Scripts that build objects
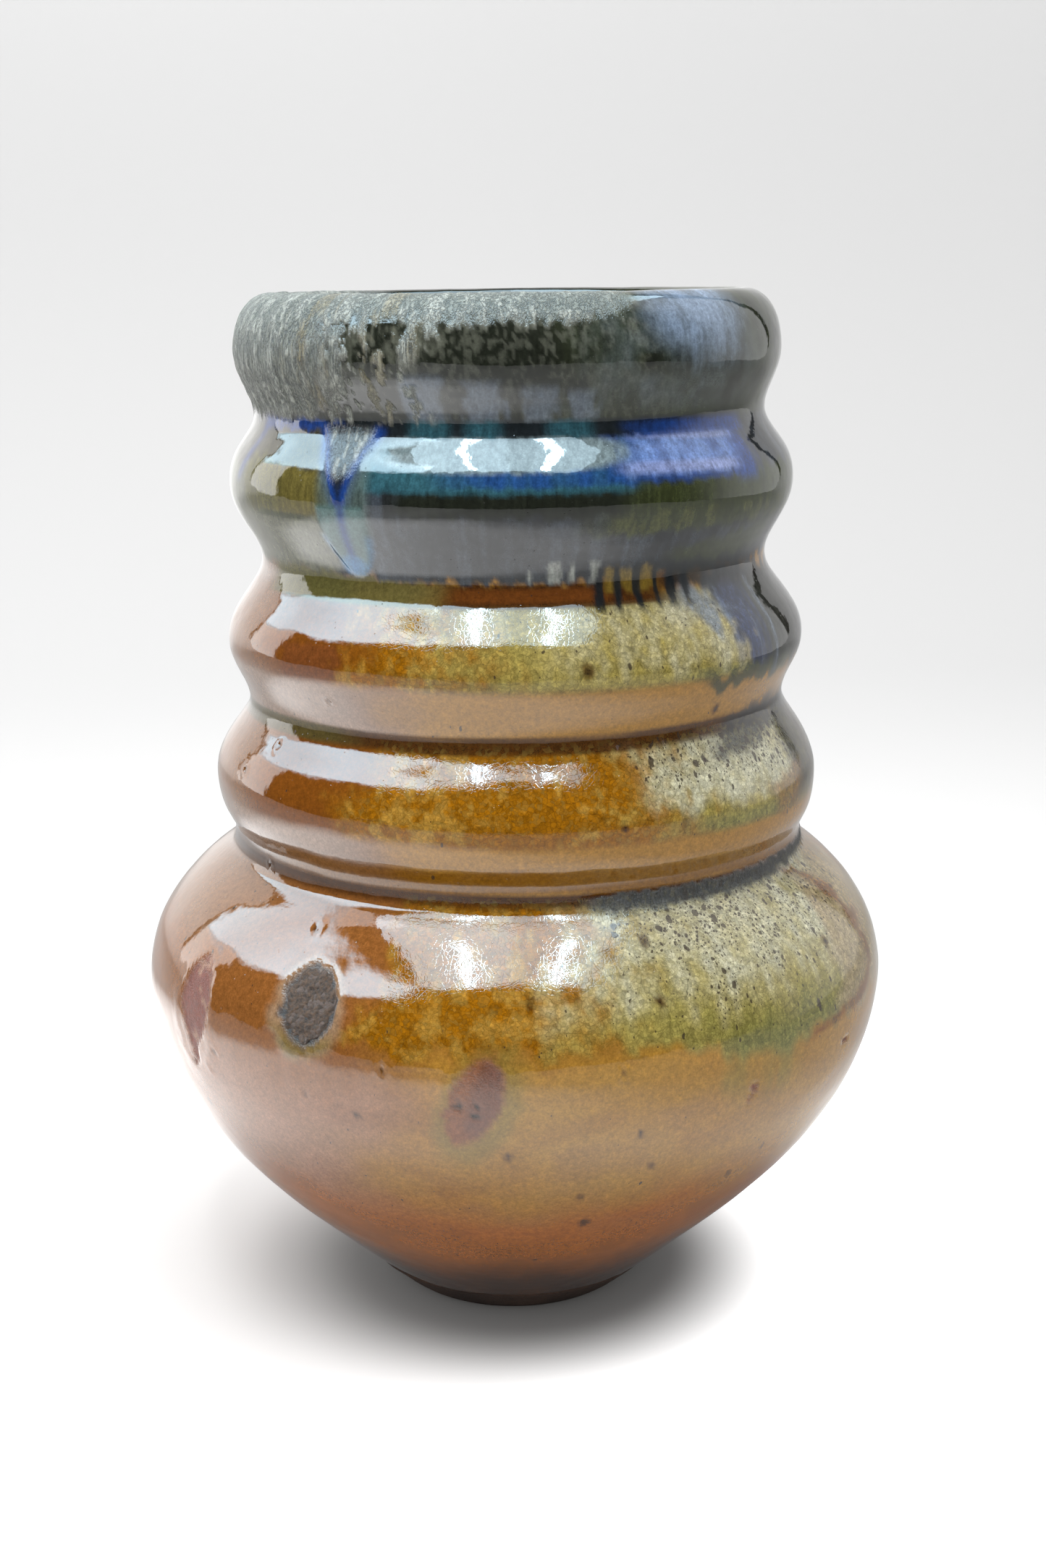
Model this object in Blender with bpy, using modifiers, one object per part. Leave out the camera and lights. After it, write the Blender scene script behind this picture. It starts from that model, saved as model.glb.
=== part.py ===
"""A tall stoneware vase: a thrown bowl, a ribbed neck luted onto it, and the glaze coats.

Metres, +Z up. The origin is the centre of the foot on the table, and -Y is the front.
Every clay wall and every glaze coat is turned from the same two outlines, one outside and
one inside, so moving one station of an outline moves all the layers together.
"""

import math

import bmesh
import bpy
from mathutils import Matrix, Vector

MM = 0.001

# Driving dimensions, in millimetres. A station is (radius, height).
HEIGHT = 300.0
LIP_CREST_RADIUS = 67.5
LIP_INNER = (62.0, 293.5)
RIBS = (
    (78.5, 284.0),
    (73.6, 266.7),
    (81.75, 247.0),
    (73.6, 225.5),
    (84.55, 202.0),
    (79.2, 185.6),
    (89.3, 162.0),
    (85.2, 144.5),
)
# How much tighter each stretch between two stations curves at its groove than at its rib.
GROOVE_TIGHTNESS = (0.2, 0.42, 0.15, 0.22, 0.1, 0.2, 0.35)
CREASE_BOTTOM = 142.5
CREASE_FILLET = 4.0
CREASE_FILLET_TURN = math.radians(55)
BELLY = (
    (86.9, 139.2),
    (95.3, 132.6),
    (103.3, 123.8),
    (108.6, 113.9),
    (110.8, 101.5),
    (108.8, 87.0),
    (103.0, 71.4),
    (93.0, 55.5),
    (78.6, 39.0),
    (60.1, 21.3),
    (36.4, 0.0),
)

NECK_WALL = 7.8
BOWL_WALL = 9.0
FLOOR_CORNER_HEIGHT = 18.0
FLOOR = ((36.0, 13.2), (20.0, 11.4), (0.0, 11.0))
FOOT_EDGE_CHAMFER = 0.8
FOOT_FACE_INNER_RADIUS = 26.0
FOOT_RECESS = 3.0
FOOT_RECESS_RADIUS = 23.5

OUTER_GLAZE = 1.0
LINER_GLAZE = 0.6
LAYER_GAP = 0.3
NECK_GLAZE_INNER_END = 290.0
LINER_TOP = NECK_GLAZE_INNER_END - LAYER_GAP
NECK_GLAZE_BOTTOM = 221.0
BODY_GLAZE_BOTTOM = 9.0
SEAM_HEIGHT = 144.2
SEAM_THICKNESS = 1.0

# A pot dries and fires a little out of true: how far the axis stands to the right of
# the foot's at each height, and how the neck's rings tip up to the right.
AXIS_SWAY = (
    (0.0, -0.4),
    (100.0, 0.0),
    (140.0, 1.2),
    (162.0, 0.5),
    (202.0, 0.4),
    (247.0, -0.7),
    (284.0, -1.8),
    (300.0, -1.9),
)
NECK_TIP = 0.0125
NECK_TIP_START = 165.0
NECK_TIP_END = 186.0

# Firing scars: the name, the angle round from the front in degrees (to the right is
# positive), the height, the half width, the half length, and how far its top leans to
# the right in degrees.
SCARS = (
    ("wad_scar", -30.8, 117.0, 8.6, 12.2, 0.0),
    ("shell_scar_left", -53.8, 104.5, 8.4, 16.0, 0.0),
    ("shell_scar_front", -5.2, 96.8, 7.2, 13.0, 16.0),
)
SCAR_CUT_DEPTH = 14.0
SCAR_CUT_SIDES = 28

TURN_STEPS = 36
RIB_STEPS = 3
HOLLOW_STEPS = 2
LIP_STEPS = 4
BELLY_STEPS = 1
FILLET_STEPS = 2


# Outlines: lists of (radius, height) in millimetres.


def ellipse_arc(centre, half_width, half_height, start, end, steps):
    """Points of an ellipse, its last point left out. The angles are in degrees."""
    arc = []
    for i in range(steps):
        angle = math.radians(start + (end - start) * i / steps)
        arc.append((centre[0] + half_width * math.cos(angle), centre[1] + half_height * math.sin(angle)))
    return arc


def half_wave(start, end, tightness, steps):
    """A stretch from a rib to a groove or back, level at both ends, its last point left out."""
    low, high = sorted((start[0], end[0]))
    wave = []
    for i in range(steps):
        along = i / steps
        from_groove = along if start[0] < end[0] else 1 - along
        bent = from_groove + tightness * from_groove * (1 - from_groove)
        radius = low + (high - low) * (1 - math.cos(math.pi * bent)) / 2
        wave.append((radius, start[1] + (end[1] - start[1]) * along))
    return wave


def smooth_through(points, steps):
    """A Catmull-Rom curve through the points."""
    knots = [Vector(point) for point in points]
    knots = [2 * knots[0] - knots[1]] + knots + [2 * knots[-1] - knots[-2]]
    curve = []
    for before, start, end, after in zip(knots, knots[1:], knots[2:], knots[3:]):
        for i in range(steps):
            t = i / steps
            bend = (2 * before - 5 * start + 4 * end - after) * t**2
            twist = (3 * start - before - 3 * end + after) * t**3
            curve.append(tuple((2 * start + (end - before) * t + bend + twist) / 2))
    curve.append(tuple(points[-1]))
    return curve


def ribbed(stations, steps):
    outline = []
    for start, end, tightness in zip(stations, stations[1:], GROOVE_TIGHTNESS):
        outline += half_wave(start, end, tightness, steps)
    return outline


def offset(outline, distance):
    """The outline moved off the clay by the distance, or into it where that is negative.

    An outline runs up the inside, over the lip and down the outside.
    """
    moved = []
    for i, point in enumerate(outline):
        before = Vector(outline[max(i - 1, 0)])
        after = Vector(outline[min(i + 1, len(outline) - 1)])
        run = (after - before).normalized()
        moved.append((point[0] - distance * run.y, point[1] + distance * run.x))
    return moved


def at_height(start, end, height):
    share = (height - start[1]) / (end[1] - start[1])
    return (start[0] + (end[0] - start[0]) * share, height)


def between(outline, low, high):
    """The part of the outline between two heights, with its ends exactly on them."""
    part = []
    for start, end in zip(outline, outline[1:]):
        crossed = [h for h in (low, high) if min(start[1], end[1]) < h < max(start[1], end[1])]
        crossed.sort(key=lambda h: abs(h - start[1]))
        if low <= start[1] <= high:
            part.append(start)
        part += [at_height(start, end, h) for h in crossed]
    if low <= outline[-1][1] <= high:
        part.append(outline[-1])
    return part


def outer_outline():
    """From the lip's crest down the outside to the foot."""
    lip_centre = (LIP_CREST_RADIUS, RIBS[0][1])
    lip_width = RIBS[0][0] - LIP_CREST_RADIUS
    lip = ellipse_arc(lip_centre, lip_width, HEIGHT - RIBS[0][1], 90, 0, LIP_STEPS)
    fillet_centre = (RIBS[-1][0] + CREASE_FILLET, CREASE_BOTTOM)
    turn = math.degrees(CREASE_FILLET_TURN)
    fillet = ellipse_arc(fillet_centre, CREASE_FILLET, CREASE_FILLET, 180, 180 + turn, FILLET_STEPS)
    return lip + ribbed(RIBS, RIB_STEPS) + [RIBS[-1]] + fillet + smooth_through(BELLY, BELLY_STEPS)


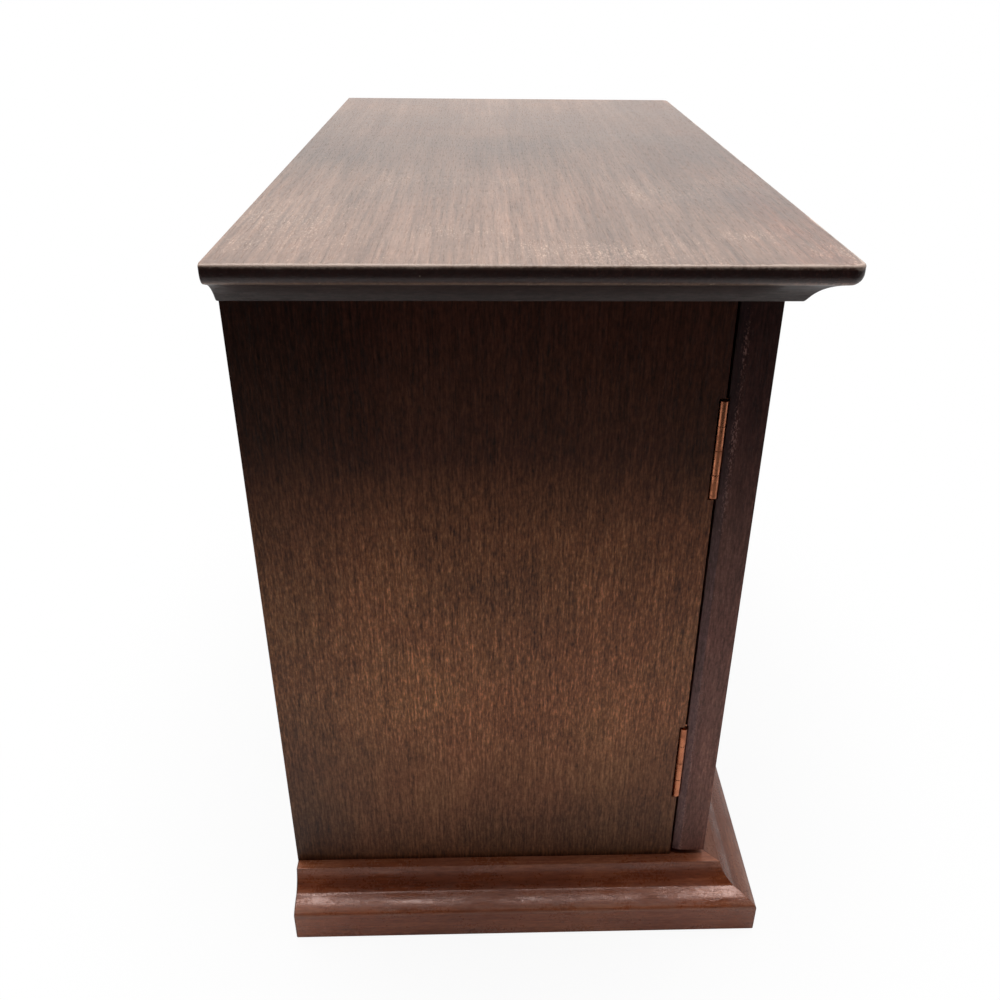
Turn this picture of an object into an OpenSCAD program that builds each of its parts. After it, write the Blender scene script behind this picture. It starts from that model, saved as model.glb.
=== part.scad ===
// Small desktop cabinet with a pair of hinged doors, in stained mahogany.
// Millimetres, +Z up. The origin is on the floor, under the middle of the plinth.
// The doors face -Y, and left and right are as seen from the front.

/* [Carcase] */
// Width across the two side panels
body_w = 335; // [280:1:420]
// Depth from the back to the front face of the doors
body_d = 181; // [150:1:260]
// Height of the carcase, from the plinth to the cornice
body_h = 257.8; // [220:0.1:360]
// Thickness of the side panels
side_t = 12; // [11:0.5:15]
// Thickness of the bottom panel and of the carcase top
panel_t = 9; // [8:0.5:12]
// Depth of the rebates that hold those two panels in the sides
rebate = 4; // [2:0.5:5]
// Thickness of the plywood back panel
back_t = 4; // [3:0.5:6]

/* [Plinth] */
// Height of the plinth
base_h = 27; // [25:0.5:40]
// How far the plinth stands out from the side panels
base_side = 19.1; // [18:0.1:22]
// How far the plinth stands out from the doors
base_front = 21.3; // [18:0.1:24]
// Width of the moulding that goes on under the carcase
member_in = 24.6; // [20:0.1:40]

/* [Top] */
// Height of the cove moulding under the top
cornice_h = 8.6; // [8.6:0.1:10]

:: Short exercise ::
Note every line above where the string "this" shows up, and copy those lines.

:: Solution to the exercise ::
Model this object in Blender with bpy, using modifiers, one object per part. Leave out the camera and lights. After it, write the Blender scene script behind this picture. It starts from that model, saved as model.glb.
Turn this picture of an object into an OpenSCAD program that builds each of its parts. After it, write the Blender scene script behind this picture. It starts from that model, saved as model.glb.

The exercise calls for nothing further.